We see quite a bit of variation between majors in terms of academically beneficial outcomes. In a recent study using UCUES 2008 data, my co-authors, Allison Cantwell and Preeta Saxena, and I looked at three outcomes: study time, academic conscientiousness, and analytical and critical thinking experiences. We found that the arts majors stood out on study time (including out of class preparation), economics stood out on conscientiousness, and three disciplines (philosophy, political science, and history) stood out on analytical and critical thinking experiences.
The disciplines can learn from one another by borrowing practices that are effective (and, of course, tailoring them to their own subject matter and methods). Why do the arts majors stand out on study time? One reason may be the public accountability characteristic of the arts' exmphasis on in-class critiques and preparation for performances. When students are required to present their work for the scrutiny of others, their preparation time tends to jump. No one wants to be embarrassed in front of peers or audiences. Why do economics majors stand out on measures of conscientiousness (such as working together to understand material, explaining materials to other students, and increasing effort to meet instructors' expectations)? Like professors in the natural sciences, economics professors typically demand that students master relatively complex analytical and quantitative understandings -- and many require homework to demonstrate that they have done so. Finally, why do philosophy, political science, and history majors stand out on analytical and critical thinking experiences (such as critically evaluating methods, and comparing different explanations for phenomena)?

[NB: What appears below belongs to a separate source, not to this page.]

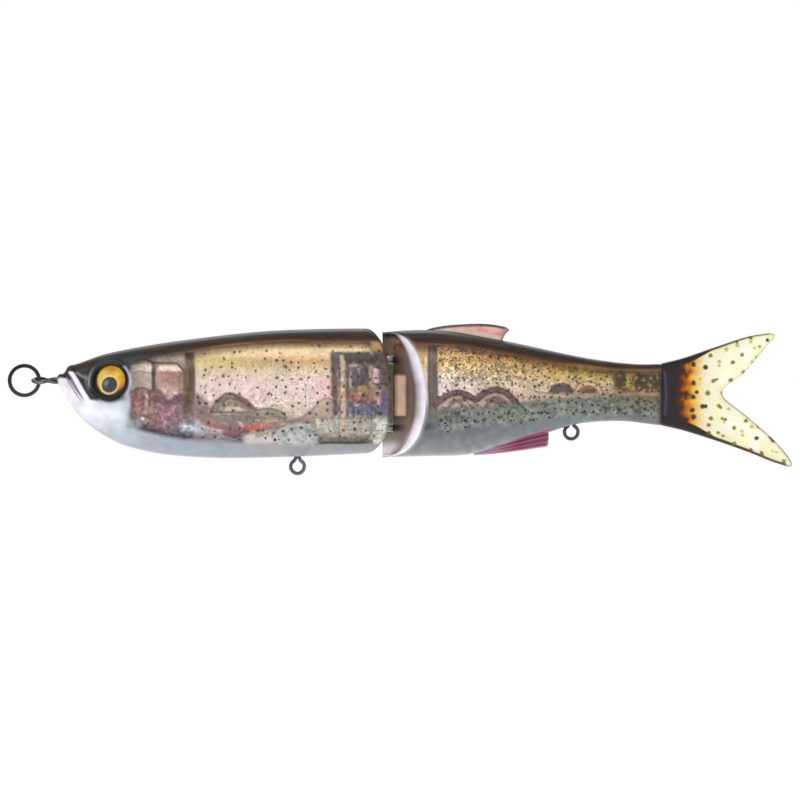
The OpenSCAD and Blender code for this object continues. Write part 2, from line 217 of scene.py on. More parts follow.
def through(points, q):
    """Places on a smooth curve through the points, where q counts along them."""
    p = np.array(points, float)
    t = np.arange(len(p))
    return np.stack([curve(np.c_[t, p[:, c]])(q) for c in (0, 1)], -1)


def smoothed(line, n=4):
    """More points along a line, on a smooth curve through its own."""
    return [tuple(q) for q in through(line, np.linspace(0, len(line) - 1, (len(line) - 1) * n + 1))]


def noise(x, z, size, seed=0):
    """Smooth random values from 0 to 1, with blotches of about the given size."""
    table = np.random.default_rng(seed).random((61, 61))
    u, w = x / size + 200, z / size + 200
    i, j = np.floor(u).astype(int), np.floor(w).astype(int)
    f, g = u - i, w - j
    f, g = f * f * (3 - 2 * f), g * g * (3 - 2 * g)

    def cell(a, b):
        return table[a % 61, b % 61]
    return mix(mix(cell(i, j), cell(i + 1, j), f), mix(cell(i, j + 1), cell(i + 1, j + 1), f), g)


# ---------------------------------------------------------------- paint laid on the vertices

def linear(colour):
    c = np.asarray(colour, float) / 255
    return np.where(c <= 0.04045, c / 12.92, ((c + 0.055) / 1.055) ** 2.4)


def ramp(v, stops):
    """Colours between stops, each a value and a colour of 0 to 255."""
    at = [s[0] for s in stops]
    return np.stack([np.interp(v, at, [s[1][c] for s in stops]) for c in range(3)], -1)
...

This must stem from the way facts and interpretations, logical relations, methods of analysis, and competing perspectives are examined in many classrooms in these disciplines.
The point is not that the majors should just like one another in how they approach undergraduate education -- there's no chance of that, thankfully. But we probably can learn from the good practices that we find in neighboring disciplines and apply them in our own ways to improve the quality of the undergraduate experience for our students.
A long line of literature has shown that classroom participation is strongly associated with beneficial academic outcomes (such as longer study time, greater academic conscientiousness, and more frequent analytical and critical thinking experiences). We can't solve the chicken and egg problem: Does participation lead to good outcomes or do good outcomes lead to more participation? It doesn't really matter; We should use what we know to build more participation into classrooms.
Even in large lecture classes, professors can engage students with a steady stream of questions (mainly easy to answer factual questions to allow the opportunity for all students to contribute). They can also ask students to perform what they are learning through presentations of key concepts or background reports, debates about issues raise by course materials, presentations of group research projects, and in-class problem solving. Increasing participation slows down the amount of material that can be covered in lecture, but in most courses this is well worth trade-off. The difference it makes to students is that impressive.
We used to think that sections were the antidote to large lectures, because the discussion missing in lectures would occur in sections. But, increasingly, sections are becoming second lectures. (They are even called "second lectures" in introductory math courses.) It's true that it is very difficult to pull shy students and students who have not read the material into discussion, and it is not surprising that section leaders resort to lecturing under the circumstances. But starting with simple factual questions, and working up to more complex concepts and applications, can help to break the ice. Sadder even than lecture classes that lack interaction are sections that emulate lectures.